» Requirements:
Copy each line exactly.

» Supplied data:
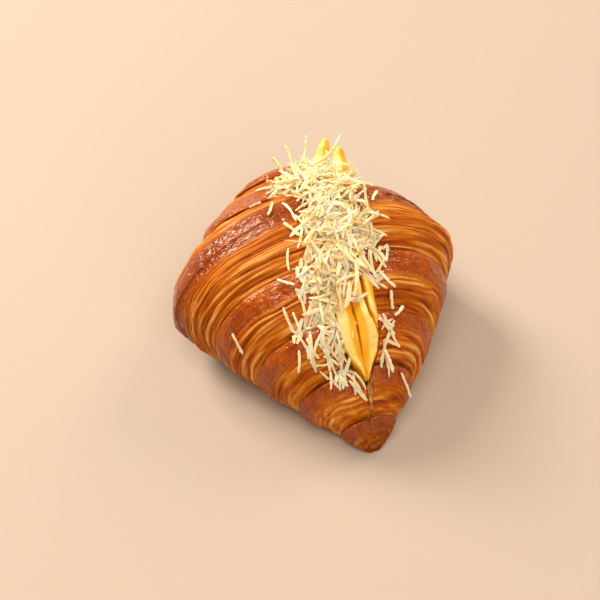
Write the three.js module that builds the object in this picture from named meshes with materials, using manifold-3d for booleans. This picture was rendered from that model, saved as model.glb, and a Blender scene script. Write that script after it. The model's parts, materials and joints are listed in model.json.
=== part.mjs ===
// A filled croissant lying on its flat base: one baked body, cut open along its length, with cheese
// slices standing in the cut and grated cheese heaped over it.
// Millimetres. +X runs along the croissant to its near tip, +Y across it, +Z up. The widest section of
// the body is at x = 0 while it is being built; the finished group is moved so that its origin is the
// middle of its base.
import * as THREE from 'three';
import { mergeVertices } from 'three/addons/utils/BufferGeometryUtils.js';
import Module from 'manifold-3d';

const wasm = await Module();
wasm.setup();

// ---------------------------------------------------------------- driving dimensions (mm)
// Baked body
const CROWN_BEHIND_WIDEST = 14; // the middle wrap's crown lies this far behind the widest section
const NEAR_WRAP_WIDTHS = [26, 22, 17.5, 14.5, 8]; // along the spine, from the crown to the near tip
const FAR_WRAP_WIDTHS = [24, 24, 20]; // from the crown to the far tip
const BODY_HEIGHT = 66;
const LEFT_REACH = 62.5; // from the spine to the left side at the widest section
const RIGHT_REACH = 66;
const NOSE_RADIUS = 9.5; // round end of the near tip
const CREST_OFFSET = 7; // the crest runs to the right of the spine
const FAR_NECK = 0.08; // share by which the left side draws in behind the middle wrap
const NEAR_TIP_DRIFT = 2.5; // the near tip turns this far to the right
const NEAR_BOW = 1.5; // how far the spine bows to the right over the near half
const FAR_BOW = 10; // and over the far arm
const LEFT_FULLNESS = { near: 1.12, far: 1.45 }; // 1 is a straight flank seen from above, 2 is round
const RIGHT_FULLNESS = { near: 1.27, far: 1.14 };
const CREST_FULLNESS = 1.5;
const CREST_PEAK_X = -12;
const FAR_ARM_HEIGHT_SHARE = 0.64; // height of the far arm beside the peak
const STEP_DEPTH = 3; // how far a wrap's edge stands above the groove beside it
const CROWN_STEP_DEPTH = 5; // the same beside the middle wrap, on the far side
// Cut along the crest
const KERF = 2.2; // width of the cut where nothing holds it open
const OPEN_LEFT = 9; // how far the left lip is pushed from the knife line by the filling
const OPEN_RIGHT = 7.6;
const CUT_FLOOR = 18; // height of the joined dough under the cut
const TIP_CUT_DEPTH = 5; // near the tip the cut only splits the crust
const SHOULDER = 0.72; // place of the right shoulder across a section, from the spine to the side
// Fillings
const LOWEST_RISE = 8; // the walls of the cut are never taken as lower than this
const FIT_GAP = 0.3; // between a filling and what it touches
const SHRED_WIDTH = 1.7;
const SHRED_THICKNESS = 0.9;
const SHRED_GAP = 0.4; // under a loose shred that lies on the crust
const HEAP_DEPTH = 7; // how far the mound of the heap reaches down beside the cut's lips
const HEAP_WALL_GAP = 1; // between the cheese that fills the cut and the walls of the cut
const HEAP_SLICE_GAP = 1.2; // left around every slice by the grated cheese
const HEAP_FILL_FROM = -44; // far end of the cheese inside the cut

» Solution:
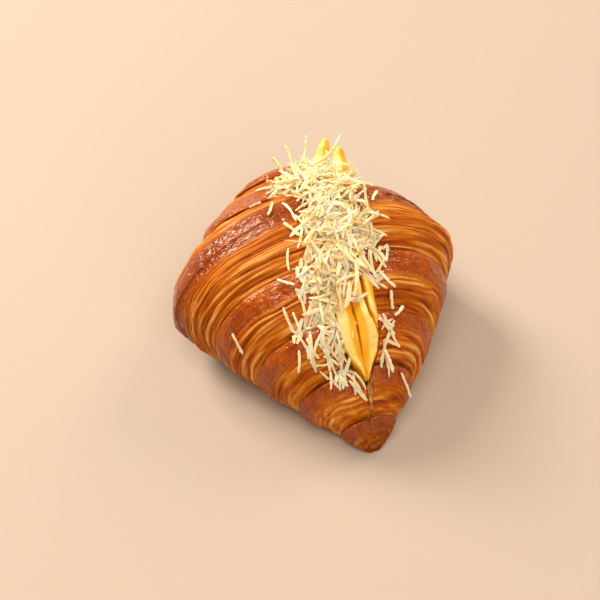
Write the three.js module that builds the object in this picture from named meshes with materials, using manifold-3d for booleans. This picture was rendered from that model, saved as model.glb, and a Blender scene script. Write that script after it. The model's parts, materials and joints are listed in model.json.
=== part.mjs ===
// A filled croissant lying on its flat base: one baked body, cut open along its length, with cheese
// slices standing in the cut and grated cheese heaped over it.
// Millimetres. +X runs along the croissant to its near tip, +Y across it, +Z up. The widest section of
// the body is at x = 0 while it is being built; the finished group is moved so that its origin is the
// middle of its base.
import * as THREE from 'three';
import { mergeVertices } from 'three/addons/utils/BufferGeometryUtils.js';
import Module from 'manifold-3d';

const wasm = await Module();
wasm.setup();

// ---------------------------------------------------------------- driving dimensions (mm)
// Baked body
const CROWN_BEHIND_WIDEST = 14; // the middle wrap's crown lies this far behind the widest section
const NEAR_WRAP_WIDTHS = [26, 22, 17.5, 14.5, 8]; // along the spine, from the crown to the near tip
const FAR_WRAP_WIDTHS = [24, 24, 20]; // from the crown to the far tip
const BODY_HEIGHT = 66;
const LEFT_REACH = 62.5; // from the spine to the left side at the widest section
const RIGHT_REACH = 66;
const NOSE_RADIUS = 9.5; // round end of the near tip
const CREST_OFFSET = 7; // the crest runs to the right of the spine
const FAR_NECK = 0.08; // share by which the left side draws in behind the middle wrap
const NEAR_TIP_DRIFT = 2.5; // the near tip turns this far to the right
const NEAR_BOW = 1.5; // how far the spine bows to the right over the near half
const FAR_BOW = 10; // and over the far arm
const LEFT_FULLNESS = { near: 1.12, far: 1.45 }; // 1 is a straight flank seen from above, 2 is round
const RIGHT_FULLNESS = { near: 1.27, far: 1.14 };
const CREST_FULLNESS = 1.5;
const CREST_PEAK_X = -12;
const FAR_ARM_HEIGHT_SHARE = 0.64; // height of the far arm beside the peak
const STEP_DEPTH = 3; // how far a wrap's edge stands above the groove beside it
const CROWN_STEP_DEPTH = 5; // the same beside the middle wrap, on the far side
// Cut along the crest
const KERF = 2.2; // width of the cut where nothing holds it open
const OPEN_LEFT = 9; // how far the left lip is pushed from the knife line by the filling
const OPEN_RIGHT = 7.6;
const CUT_FLOOR = 18; // height of the joined dough under the cut
const TIP_CUT_DEPTH = 5; // near the tip the cut only splits the crust
const SHOULDER = 0.72; // place of the right shoulder across a section, from the spine to the side
// Fillings
const LOWEST_RISE = 8; // the walls of the cut are never taken as lower than this
const FIT_GAP = 0.3; // between a filling and what it touches
const SHRED_WIDTH = 1.7;
const SHRED_THICKNESS = 0.9;
const SHRED_GAP = 0.4; // under a loose shred that lies on the crust
const HEAP_DEPTH = 7; // how far the mound of the heap reaches down beside the cut's lips
const HEAP_WALL_GAP = 1; // between the cheese that fills the cut and the walls of the cut
const HEAP_SLICE_GAP = 1.2; // left around every slice by the grated cheese
const HEAP_FILL_FROM = -44; // far end of the cheese inside the cut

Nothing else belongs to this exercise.